The winding roads to the north of Tasmania can be exhausting to drive. You’ll go through mountains, fields and towns. It’s best to travel in the daylight and to pull over at designated resting bays when necessary. Drinking coffee whilst driving in the mountains is a bit tricky as there are many twists and turns that require your attention. Talk to a friend or play some upbeat music to keep you awake, and most importantly, pull over to rest.
One of the more popular beers in Australia is Boag’s and it’s brewed in Launceston. Take a tour around its brewery and learn how much care is put into every bottle. After the 90-minute tour, enjoy the brand’s different varieties of beer with biscuits and delicious Tasmanian cheese. Stay at one of the hotels nearby, so you can drink and eat to your heart’s content.
There are a number of restaurants in Launceston with very good reviews. One of them is Black Cow, which is known for its tasty steaks. Remember to book in advance.

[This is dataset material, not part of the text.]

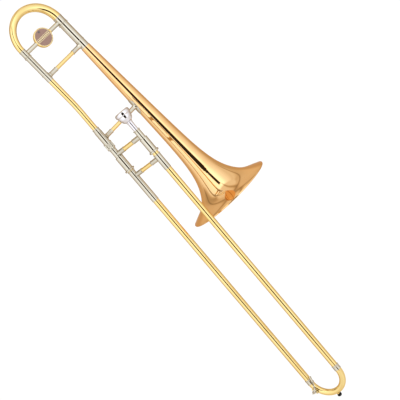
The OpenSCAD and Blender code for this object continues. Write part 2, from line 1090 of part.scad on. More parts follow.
// The lever's path from the cork's cup, over the pivot, and back along the tube to the touch
function lever_u(t) = -34 * pow(max((t - 0.48) / 0.52, 0), 1.3);
function lever_around(t) = nipple_around + (80 - nipple_around) * pow(max(t, 0), 0.85);
function lever_r(t) = pivot_r + 2.4 - 2 * pow(t, 2) - 0.5 * pow(1 - t, 6);
function lever_at(t) = leg_point(lever_u(t), lever_around(t), lever_r(t));
// Half width of the lever: wider at the cup and at the touch
function lever_w(t) = 1.75 + 0.9 * pow(t, 9) + 0.9 * pow(1 - t, 8);

function unit(v) = v / norm(v);

module lever_bar() {
    n = 26;
    m = 12;
    points = [
        for (i = [0 : n])
            let(
                t = i / n,
                p = lever_at(t),
                out = unit(p - leg_point(lever_u(t), 0, 0)),
                along = unit(lever_at(t + 0.01) - lever_at(t - 0.01)),
                wide = unit(cross(along, out))
            )
            for (j = [0 : m - 1])
                p + wide * lever_w(t) * cos(360 * j / m) + cross(along, wide) * 0.75 * sin(360 * j / m)
    ];
    sides = [
        for (i = [0 : n - 1])
            for (j = [0 : m - 1])
                let(k = (j + 1) % m)
                [i * m + j, (i + 1) * m + j, (i + 1) * m + k, i * m + k]
    ];
    polyhedron(
        points = points,
        faces = concat(sides, [[for (j = [0 : m - 1]) j], [for (j = [m - 1 : -1 : 0]) n * m + j]]),
        convexity = 6
    );
}

// The lever: a barrel on the screw, an arm to the cork's cup and its knob, and a touch piece
module water_key_lever() {
    color(nickel)
        difference() {
            union() {
                lever_bar();
                key_frame(pivot_around)
                    translate([pivot_r, -4.6, 0])
                        rotate([-90, 0, 0])
                            cylinder(h = 6.4, r = 1.9);
                stud(nipple_around, outer_r + 4.1, outer_r + 6.6, 4);
                stud(nipple_around, outer_r + 6, outer_r + 10, 1.4);
            }
            key_frame(pivot_around)
                translate([pivot_r, -8, 0])
                    rotate([-90, 0, 0])
                        cylinder(h = 16, r = 0.8 + fit);
            stud(nipple_around, outer_r, outer_r + 5.4, 3.5);
        }
}

module water_key_cork() {
    color(cork_c)
        stud(nipple_around, outer_r + 2.25, outer_r + 5.4, 3.5);
}

// ---- Mouthpiece ----

// Outside of the bowl between the rim band and the shank
function bowl_r(t) = 7.2 + (mouth_r - 1.9 - 7.2) * pow(cos(90 * t), 0.62);

module mouthpiece() {
    color(silver)
        upper()
            forward(-mouth_back)
                rotate_extrude()
                    polygon(concat(
                        [
                            [mouth_in_r, 2.4],
                            [mouth_in_r + 0.5, 1],
                            [mouth_in_r + 1.5, 0.2],
                            [mouth_in_r + 2.7, 0],
                            [mouth_r - 1.6, 0.7],
                            [mouth_r - 0.5, 1.9],
                            [mouth_r, 3.4],
                            [mouth_r, 8.4],
                            [mouth_r - 0.7, 9.6]
                        ],
                        [for (i = [0 : 10]) [bowl_r(i / 10), 10.4 + 18 * i / 10]],
                        [
                            [7.4, 29],
                            [7.4, 30.2],
                            [6.7, 31],
                            [shank_r + 0.5, 33],
                            [shank_r, mouth_back + receiver_y],
                            [shank_tip_r, mouth_back + receiver_y + shank_in],
                            [shank_tip_r - 0.6, mouth_back + receiver_y + shank_in],
                            [3.3, 33],
                            [3.4, 26],
                            [5.2, 22.5],
                            [8.4, 18],
                            [10.9, 12.6],
                            [12.3, 7]
                        ]
                    ));
}

bell();
bell_rim();
bell_sleeve();
bell_sleeve_bands();
neck_sleeve();
neck_sleeve_bands();
gooseneck();
neck_receiver();
upper_brace_tube();
upper_brace_bell_socket();
upper_brace_neck_socket();
lower_brace_tube();
lower_brace_bell_socket();
lower_brace_bell_plate();
lower_brace_neck_socket();
tuning_crook();
tuning_leg_bell();
tuning_leg_neck();
crook_ferrule_bell();
crook_ferrule_neck();
tuning_brace_bell_stub();
tuning_brace_neck_stub();
counterweight();
counterweight_inlay();
counterweight_screw();
slide_tenon();
cork_barrel_upper();
cork_barrel_lower();
inner_tube_upper();
inner_tube_lower();
stocking_upper();
stocking_lower();
leadpipe();
mouthpiece_receiver();
slide_felts();
fixed_brace_tube();
fixed_brace_upper_socket();
fixed_brace_lower_socket();
bell_lock_nut();
slide_lock_ring();
outer_tube_upper();
outer_tube_lower();
oversleeve_upper();
oversleeve_lower();
hand_brace_tube();
hand_brace_upper_socket();
hand_brace_lower_socket();
bow_ferrule_upper();
bow_ferrule_lower();
end_bow();
bumper_holder();
slide_bumper();
water_key_nipple();
water_key_saddle();
water_key_screw();
water_key_spring();
water_key_lever();
water_key_cork();
mouthpiece();
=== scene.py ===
import json
import math

import bmesh
import bpy
import numpy as np
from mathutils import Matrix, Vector


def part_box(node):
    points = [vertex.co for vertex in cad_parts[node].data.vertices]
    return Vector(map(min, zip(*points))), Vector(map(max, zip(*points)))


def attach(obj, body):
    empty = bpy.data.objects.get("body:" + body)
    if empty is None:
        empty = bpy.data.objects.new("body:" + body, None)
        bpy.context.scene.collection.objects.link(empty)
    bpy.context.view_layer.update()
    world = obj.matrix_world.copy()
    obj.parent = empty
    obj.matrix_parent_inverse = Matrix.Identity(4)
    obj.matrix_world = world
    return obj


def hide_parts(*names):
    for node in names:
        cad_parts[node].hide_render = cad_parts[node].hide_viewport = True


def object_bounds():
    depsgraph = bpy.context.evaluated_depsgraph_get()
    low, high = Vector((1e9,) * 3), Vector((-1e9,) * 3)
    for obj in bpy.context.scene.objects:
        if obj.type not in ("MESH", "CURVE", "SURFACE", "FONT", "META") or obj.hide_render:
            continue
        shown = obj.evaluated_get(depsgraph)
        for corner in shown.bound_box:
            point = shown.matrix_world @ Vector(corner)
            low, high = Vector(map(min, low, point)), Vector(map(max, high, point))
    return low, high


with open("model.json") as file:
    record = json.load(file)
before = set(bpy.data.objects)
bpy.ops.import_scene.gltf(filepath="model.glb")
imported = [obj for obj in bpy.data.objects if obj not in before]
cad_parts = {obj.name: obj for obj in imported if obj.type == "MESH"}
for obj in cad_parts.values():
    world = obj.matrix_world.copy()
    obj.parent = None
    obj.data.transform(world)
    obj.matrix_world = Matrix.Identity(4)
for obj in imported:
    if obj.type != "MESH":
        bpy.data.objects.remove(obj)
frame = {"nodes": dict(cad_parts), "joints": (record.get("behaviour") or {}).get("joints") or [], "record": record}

size_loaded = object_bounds()
record = frame["record"]
mounts = {m["name"]: m for m in record["mounts"]}
joints = {j["name"]: j for j in frame["joints"]}
slot_of = {p["node"]: p["material_slot"] for p in record["subparts"]}
body_of = {n: b for b, names in record["behaviour"]["bodies"].items() for n in names}
scene = bpy.context.scene
MM = 0.001


# ---- Axes and sizes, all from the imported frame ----

def middle(node):
    low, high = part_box(node)
    return (low + high) / 2


FORWARD = Vector((0, 1, 0))
BELL_WAY = -Vector(joints["tuning_slide_pull"]["axis"]).normalized()
LOWER = (Vector((0, 0, 0)), FORWARD)
UPPER = (Vector((0, 0, middle("outer_tube_upper").z)), FORWARD)
MIDDLE = (UPPER[0] / 2, FORWARD)
BELL = (Vector(mounts["bell_mouth"]["pos_m"]), BELL_WAY)


def coords(node):
    mesh = frame["nodes"][node].data
    flat = np.empty(len(mesh.vertices) * 3)
    mesh.vertices.foreach_get("co", flat)
    return flat.reshape(-1, 3)


def round_axis(node, way):
    """The axis of a round node, from the circle that fits its outermost vertices best."""
    side = way.orthogonal().normalized()
    up = way.cross(side)
    start = middle(node)
    v = coords(node) - np.array(start)
    flat = np.stack([v @ np.array(side), v @ np.array(up)], 1)
    far = np.linalg.norm(flat, axis=1)
    flat = flat[far > far.max() - 0.1 * MM]
    fit = np.linalg.lstsq(np.c_[2 * flat, np.ones(len(flat))], (flat**2).sum(1), rcond=None)[0]
    return start + side * fit[0] + up * fit[1], way


NECK = round_axis("neck_sleeve", BELL_WAY)


def about(node, axis):
    """The stations and the radii of a node's vertices about an axis."""
    v = coords(node) - np.array(axis[0])
    along = v @ np.array(axis[1])
    return along, np.linalg.norm(v - np.outer(along, axis[1]), axis=1)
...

Immerse yourself in nature at the Cataract Gorge, which is a comfortable 15-minute walk from the city centre. If you decide to drive, be prepared to pay for parking. We were lucky to get free parking because the owner of the ticket had decided to leave minutes upon his arrival. The Cataract Gorge is immense and having access to chairlifts is great. Although quite high above everything, the trip didn’t scare me. It has stops where people can get off and start their hike. The force of the water in the gorge is spectacular, and there is no shortage of wildlife and beautiful flora. Take the time to say hello to the peacocks and wallabies, but keep your food and drink out of their reach.
There’s more to Tasmania
Hobart, the East Coast and Launceston are only 3 of the stops we were able to cover in our 8-day holiday. Friends, however, have persuaded us to return to Tasmania to explore Cradle Mountain. We’ll definitely be back in the near future.